I probably should also include the likes of Dogwoods, Flowering cherries, birches, and Maples.
- – Looks pretty
- – root mass slows nutrient run-off into the water
- – provides shade that limits weed growth
- – Overhanging vegetation provides shelter for aquatic life
- – Provide a host for insects (aka trout food)
- – blocks and slows the wind, reducing evaporation.
- – Impedes casting
- – Block access
- – Grow into thickets
- – Dead leaves can lower oxygen levels.
- – Can acidify the water
- – Transpiration can lower water level
A good tree enhances the benefits while minimizing the downsides. There is no perfect tree for all fisheries, and the exact choice can depend on many environmental variables, but there are certainly some characteristics that work better than others.
Consider native trees
No matter where native vegetation is often the best choice. After all, they adapted well to the local conditions.
The local climate will also largely dictates the trees that will not only survive but likely thrive. The more temperate the climate, the better selection of evergreen broadleaf trees will grow, as the climate becomes colder the broadleafs are largely replaced by conifers and deciduous trees.
Consider wind direction
If your local area has a dominant wind direction in the fall, I will avoid planting deciduous trees upwind of a man-made pond, otherwise, all of the leaves will get blown into the water.
Consider planting evergreen trees, that drop their leaves over a longer period of time.
Trees that will self colonize a pond
If you build a pond and keep grazing animals away. It is only a matter of time before trees start to appear. We built a large, clay-lined goldfish pond in our house grounds and by the next spring, we had over 30 willows, poplars, and alders sprouting along the shoreline.
They grew like rockets, and by the next year, they were well on the way to taking over. Some of which were over 12ft in height. This motivated me to start cutting them down and positioning the stump. I feed the branches to my pet goat. Every year new ones kept sprouting, and I constantly have to remove them.
I have a love and hate affair with willows. In many ways, they benefit trout streams, but their rapid growth and the hybrid’s tendency to drop branches can quickly overwhelm an area. Their low hanging vegetation can also make them a nuisance to cast around.
There are too many species of willows to list individually, plus I do not even know them all.

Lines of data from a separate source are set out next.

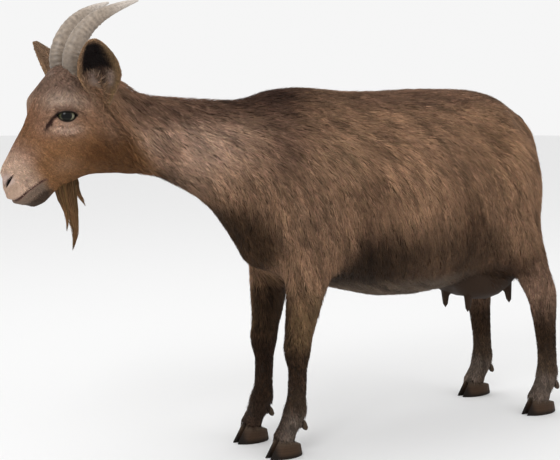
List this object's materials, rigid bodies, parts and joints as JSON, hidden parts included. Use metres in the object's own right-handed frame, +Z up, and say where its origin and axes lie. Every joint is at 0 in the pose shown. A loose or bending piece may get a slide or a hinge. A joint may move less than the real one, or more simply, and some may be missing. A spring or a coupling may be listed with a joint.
{
  "type": "domestic goat, horned bearded doe, standing",
  "caption": "Life-size brown doe goat with ringed horns, beard and udder, standing square on four cloven feet; a farm animal for yards, pastures and stalls.",
  "frame": {"origin": "middle of the bounding box on the floor, under the belly", "axes": "+Z up from the soles; the goat faces -Y, its tail is towards +Y; +X is the goat's left side"},
  "size_m": [0.3314, 1.315, 0.9182],
  "materials": {
    "body_coat": "dense brown hair, darker along the back and belly",
    "face_coat": "short brown hair, paler on the muzzle",
    "leg_coat": "short dark brown hair",
    "ear": "thin skin with short tan hair",
    "long_hair": "long brown hair in pointed locks",
    "horn": "grey ringed horn, keratin",
    "hoof_horn": "grey-brown hoof horn, keratin",
    "eye": "wet dark amber eye with a level slot pupil",
    "udder_skin": "bare grey-brown skin with fine hair"
  },
  "bodies": {
    "root": {"beard": "long_hair", "dewclaw_front_left_inner": "hoof_horn", "dewclaw_front_left_outer": "hoof_horn", "dewclaw_front_right_inner": "hoof_horn", "dewclaw_front_right_outer": "hoof_horn", "dewclaw_rear_left_inner": "hoof_horn", "dewclaw_rear_left_outer": "hoof_horn", "dewclaw_rear_right_inner": "hoof_horn", "dewclaw_rear_right_outer": "hoof_horn", "ear_left": "ear", "ear_right": "ear", "eye_left": "eye", "eye_right": "eye", "head": "face_coat", "hoof_front_left_inner": "hoof_horn", "hoof_front_left_outer": "hoof_horn", "hoof_front_right_inner": "hoof_horn", "hoof_front_right_outer": "hoof_horn", "hoof_rear_left_inner": "hoof_horn", "hoof_rear_left_outer": "hoof_horn", "hoof_rear_right_inner": "hoof_horn", "hoof_rear_right_outer": "hoof_horn", "horn_left": "horn", "horn_right": "horn", "leg_front_left": "leg_coat", "leg_front_right": "leg_coat", "leg_rear_left": "leg_coat", "leg_rear_right": "leg_coat", "neck": "body_coat", "tail": "long_hair", "teat_front_left": "udder_skin", "teat_front_right": "udder_skin", "teat_rear_left": "udder_skin", "teat_rear_right": "udder_skin", "trunk": "body_coat", "udder": "udder_skin"}
  },
  "joints": []
}
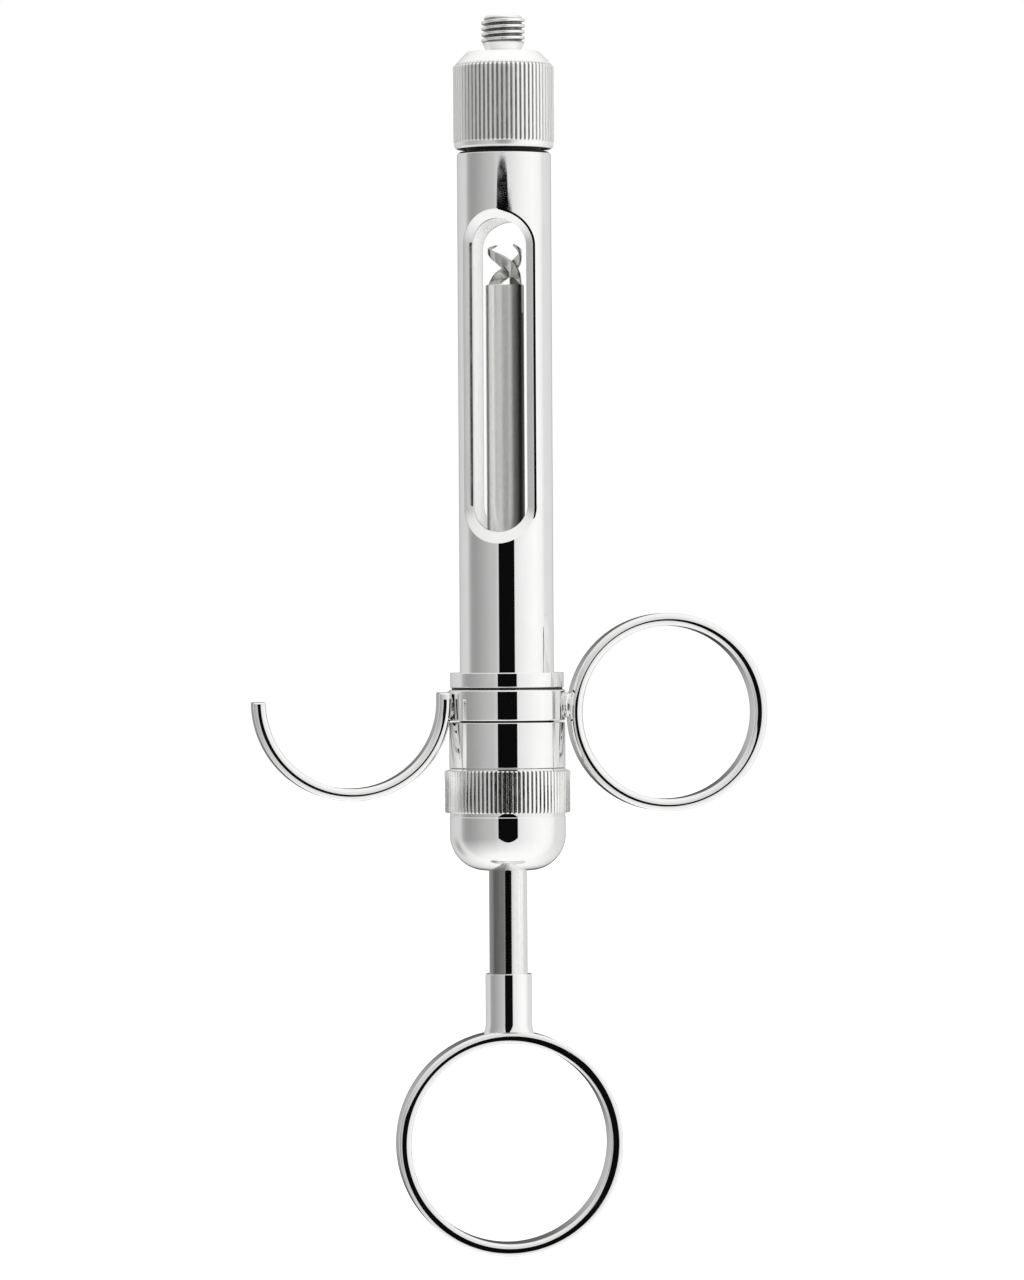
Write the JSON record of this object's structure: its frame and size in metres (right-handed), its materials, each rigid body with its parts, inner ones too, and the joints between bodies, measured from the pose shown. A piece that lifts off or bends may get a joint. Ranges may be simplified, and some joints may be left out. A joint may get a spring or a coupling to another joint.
{
  "type": "aspirating dental syringe",
  "caption": "Metal cartridge syringe with windowed barrel, swivelling ring and hook finger grip, barbed piston rod, thumb ring and screw-off nose cap and breech nut.",
  "frame": {"origin": "on the barrel's axis, at the front face of the nose cap", "axes": "+Z along the barrel towards the needle, +X from the barrel to the closed finger ring, -Y towards the viewer of the front window"},
  "size_m": [0.066, 0.016, 0.1586],
  "materials": {
    "chrome_polished": "mirror-polished plating, fine handling scratches",
    "chrome_satin": "satin plating with cut knurl",
    "steel_dull": "dull turned steel, drawn lengthways",
    "steel_spring": "bright stainless spring wire and turned inner parts",
    "ptfe": "waxy white plastic",
    "seal_rubber": "matt black rubber"
  },
  "bodies": {
    "barrel": {"barrel_tube": "chrome_polished", "barrel_flange": "chrome_polished", "lock_sleeve": "chrome_polished", "grip_washer": "steel_spring"},
    "grip": {"grip_collar": "chrome_polished", "finger_ring": "chrome_polished", "finger_hook": "chrome_polished"},
    "seat": {"cartridge_seat": "ptfe"},
    "nose": {"nose_cap": "chrome_satin", "needle_adaptor": "chrome_satin"},
    "guide": {"guide_tube": "steel_spring", "guide_clip": "steel_spring", "seal_washer": "steel_spring", "pusher_spring": "steel_spring"},
    "breech": {"breech_nut": "chrome_polished"},
    "pusher": {"cartridge_pusher": "steel_spring"},
    "seal": {"rod_seal": "seal_rubber"},
    "piston": {"piston_rod": "steel_dull", "harpoon": "steel_dull", "ring_ferrule": "chrome_polished", "thumb_ring": "chrome_polished"}
  },
  "joints": [
    {"name": "grip_swivel", "type": "hinge", "parent": "barrel", "child": "grip", "pos_m": [0, 0, -0.0835], "axis": [0, 0, 1], "continuous": true},
    {"name": "nose_travel", "type": "slide", "parent": "barrel", "child": "seat", "axis": [0, 0, 1], "range_m": [0, 0.00601]},
    {"name": "nose_turn", "type": "hinge", "parent": "seat", "child": "nose", "pos_m": [0, 0, -0.006], "axis": [0, 0, 1], "range_deg": [0, 2160]},
    {"name": "breech_travel", "type": "slide", "parent": "barrel", "child": "guide", "axis": [0, 0, -1], "range_m": [0, 0.00651]},
    {"name": "breech_turn", "type": "hinge", "parent": "guide", "child": "breech", "pos_m": [0, 0, -0.098], "axis": [0, 0, -1], "range_deg": [0, 2340]},
    {"name": "pusher_slide", "type": "slide", "parent": "guide", "child": "pusher", "axis": [0, 0, -1], "range_m": [0, 0.004], "stiffness_N_per_m": 600, "springref_m": -0.003, "deforming": ["pusher_spring"]},
    {"name": "piston_turn", "type": "hinge", "parent": "guide", "child": "seal", "pos_m": [0, 0, -0.1013], "axis": [0, 0, 1], "continuous": true},
    {"name": "piston_slide", "type": "slide", "parent": "seal", "child": "piston", "axis": [0, 0, 1], "range_m": [-0.046, 0.0131]}
  ],
  "couplings": [
    {"joint": "nose_travel", "follows": "nose_turn", "m_per_rad": 0.00015915},
    {"joint": "breech_travel", "follows": "breech_turn", "m_per_rad": 0.00015915}
  ]
}
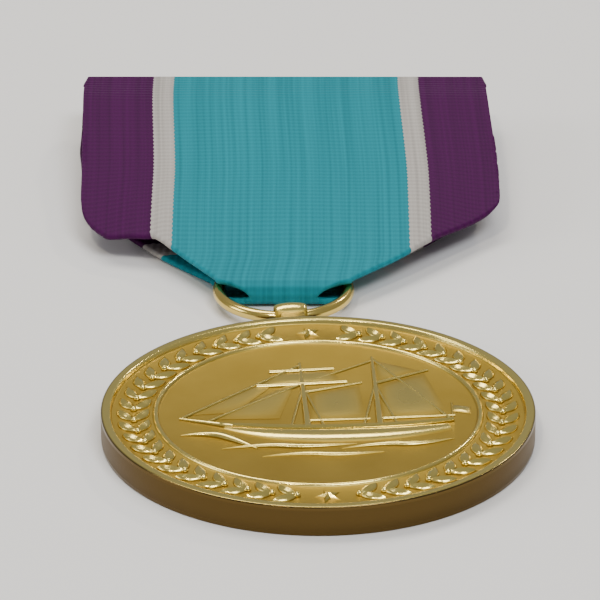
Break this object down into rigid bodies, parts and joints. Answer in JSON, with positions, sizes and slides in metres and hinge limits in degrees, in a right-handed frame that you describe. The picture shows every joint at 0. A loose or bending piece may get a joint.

If nothing is done, in many areas willows will likely colonize themselves, then it is just a matter of cutting down and removing any of the less desirable ones.
If I were to plant willows, I probably would go for pussy willows due to their more upright nature, or weeping willows because they are unlikely to spread, are pretty, and their overhanging branches provide anexcellent shading.
I tend to avoid crack willows or hybrid crack willows. Their tendency to drop branches can be a headache. Willows can also be extremely thirsty trees, lowering water levels in drought conditions.
Poplar is another tree that will likely introduce itself. In general, poplars grow taller and more upright than willows but are more likely to produce suckers.
They can also produce an enormous amount of organic matter, from rafts of white fluff in the late spring to heavy drops of leaves in the fall. All of these can end up in the pond causing oxygen levels to drop as they start to decompose.
With high pruning, poplars can be trained to grow with clean trunks, so will cause fewer problems when fly fishing compared with most willows.
Another downside is that poplars can be very thirsty trees with massive root balls that can lower water levels. I am personally not a fan of poplars too close to the pond edge.
Alders are another group of trees that will establish themselves.
Alders are a bit easier to control than both poplars and willows. Their seed pods are heavier so they disperse over shorter distances. If there are no alders nearby, they are unlikely to appear.
I have also not seen them produce suckers, and they do not typically grow from cuttings either. But, if there are mature trees in the area their seeds can sprout readily and can quickly overtake an area.
They grow into fairly tall, well proportion trees. A bit like poplars they can drop a lot of large leaves, and their seedpods can be messy/uncomfortable.
Some other trees worth considering
Oak trees are a popular choice, they are quite ionic and attractive trees after all. Oaks grow relatively slow, and the combination of a thick canopy and I assume tannins from their decomposing leaves do a good job at controlling weed growth.
Oaks also drop a lot of leaves that tend to stick around. Acorns in the fall can attract ducks and other wildlife. Depending on how much you like ducks this can be positive or negative.
In more temperate climates evergreen oaks are also worth considering, their leaves are typically much smaller and are less likely to be blown around.
Conifers / Pines
Conifers are a massive group of trees, and they become increasingly dominant in cooler climates.
How suitable they are for pond trees also varies widely. Pines and cedars do have a reputation for increasing acidity levels which is of little benefit to trout. They also require an enormous amount of water and can even lower water levels.
In contrast to that, some conifer forests such as the Hemlocks are of benefit to trout. Hemlocks also require relatively little water and trout do seem to benefit from their presence.
With that said, if planted somewhat away from the pond, their needles are unlikely to blow far.